For the 2-form, the situation is more dramatic. Of the 6 components, gauge freedom eats 3 and constraints eat 2, leaving just 1. The constraints are telling you that almost all of the apparent richness of the 2-form field — six components, surfaces in every orientation — is either gauge redundancy or instantaneously determined. Only one degree of freedom actually propagates as a wave.

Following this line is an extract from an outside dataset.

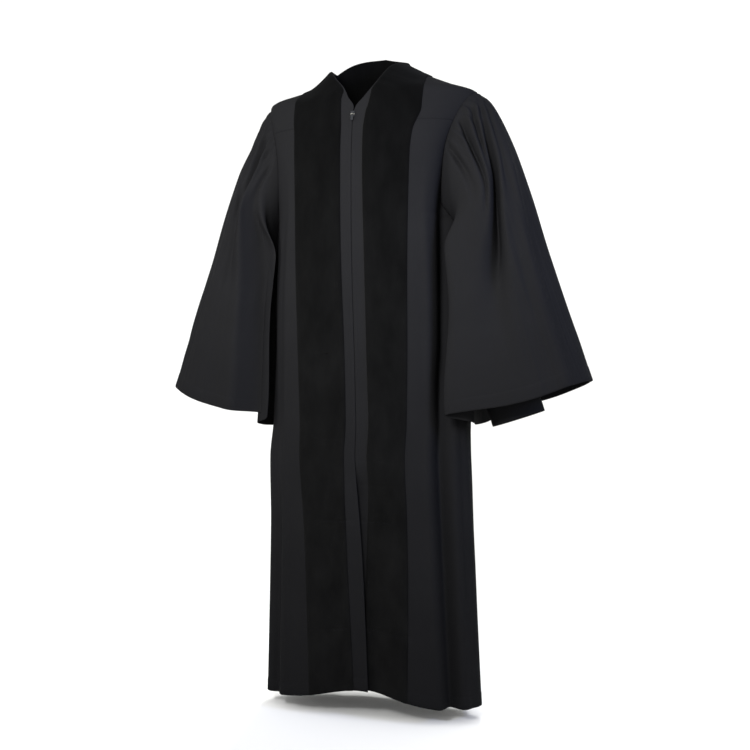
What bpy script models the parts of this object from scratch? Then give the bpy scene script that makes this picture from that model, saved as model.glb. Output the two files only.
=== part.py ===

This is why Hodge duality is so powerful as a consistency check. If you go through the constraint analysis and get anything other than 1, you’ve made a mistake. The mathematics of differential forms guarantees the answer before you compute a single equation of motion.

Stress-Energy Tensor#

Varying the action with respect to $g^{\mu\nu}$ requires the identity $\delta_g \sqrt{-g} = -\frac{1}{2}\sqrt{-g}\, g_{\mu\nu}\, \delta g^{\mu\nu}$ and careful handling of the three inverse metrics needed to form $X = -\frac{1}{12}g^{\alpha\kappa}g^{\beta\sigma}g^{\rho\lambda}H_{\alpha\beta\rho}H_{\kappa\sigma\lambda}$. Each metric contributes a term under variation, but by relabeling dummy indices all three terms turn out to be identical (a factor of 3 that cancels the $1/12$ normalization, leaving $1/4$). The result:

$\boxed{T_{\mu\nu} = g_{\mu\nu}\, f(X) + \frac{1}{2} f_X(X)\, g^{\beta\sigma} g^{\rho\lambda} H_{\mu\beta\rho}\, H_{\nu\sigma\lambda}.}$

With one index raised:

$T^{\mu}{}_{\nu} = \delta^{\mu}_{\nu}\, f(X) + \frac{1}{2} f_X(X)\, g^{\beta\sigma} g^{\rho\lambda} g^{\kappa\nu} H_{\mu\beta\rho}\, H_{\kappa\sigma\lambda}.$

Compare this with the vector stress-energy tensor. Both have a “potential” piece proportional to $g_{\mu\nu}$ and a “kinetic” piece built from contractions of field strengths. But there’s an important structural difference: the vector has the Maxwell stress-energy tensor (which is traceless) plus potential corrections, while the 2-form has a single $f(X)$ term that plays both roles — since $f$ is a general function, the split between kinetic and potential energy is not sharp.